I think I am misunderstanding what you were doing.
Shoot me a picture. I am a bit slow today. :(
This morning, a company came in and blew R38 cellulose into my garage ceiling. However, the attic is low so no possibility of having anything above the ceiling anyway. Glad to have it insulated finally. I already had a contractor insulate the outside wall when they changed out our siding two years ago and the garage overhead door was replaced with an insulated energy efficient model.
Attached 2 photos, showing living space above garage and garage ceiling with partial insulation.
Block, seal, and spray foam that outside ribbon board/band joist.
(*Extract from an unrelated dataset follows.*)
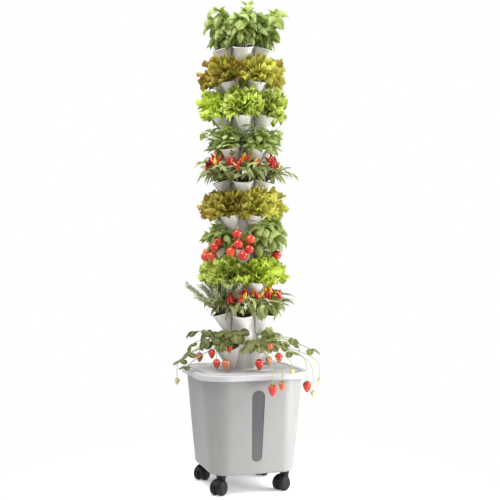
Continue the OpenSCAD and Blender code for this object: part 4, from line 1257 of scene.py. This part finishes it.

Typical fiber insulation (high density fiberglass or roxul) will work inside that joist bay fine. If you want more R-Value, rigid foam cut to fit works as well.
Air tight drywall and you are done. If you wanted to go an extra step, you could thermally uncouple the joists by covering them with rigid foam and then dry-walling but that is up to you. That will also help with garage noise.
From what I read no matter what you do you can not seal around electric boxes and etc. with batt insulation and stop air flow. Thermal imaging always seems to show cold or hot spots around those penetrations.
I guess I could put up 1/2" rigid from, cut a hole near the boxes and spray foam around the boxes to get an airtight seal. Is there a better way?
High Density fiberglass and thick ridgid foam seem expensive, which is why I liked cellulose. I can buy it pretty reasonalbe from a local distributer. 1/2 the price for what HD and Lowes sells it for. Plus it has better R-Value than Fiberglass and seals better around electrical boxes, wires and etc.
I saw a video of a builder who built two simiiar houses. One he used batt fiberglass and the other one blown in insulation. They did the door test and there was not comparison. The blown in cellulose results blew away the batt fiberglass. And he took caution to seal around the batt where it hit electric boxes and etcs.
Is there a reason you do not favor it?
You will always have a slight thermal weak point as those locations because of the lack of insulation depth in those locations (i.e. electrical boxes, etc).
As long as they are air sealed, you are fine.
Seal around the boxes and a Roxul will be much easier to install than dense packing the ceiling.
Stop the air flow at the outside wall and you are good.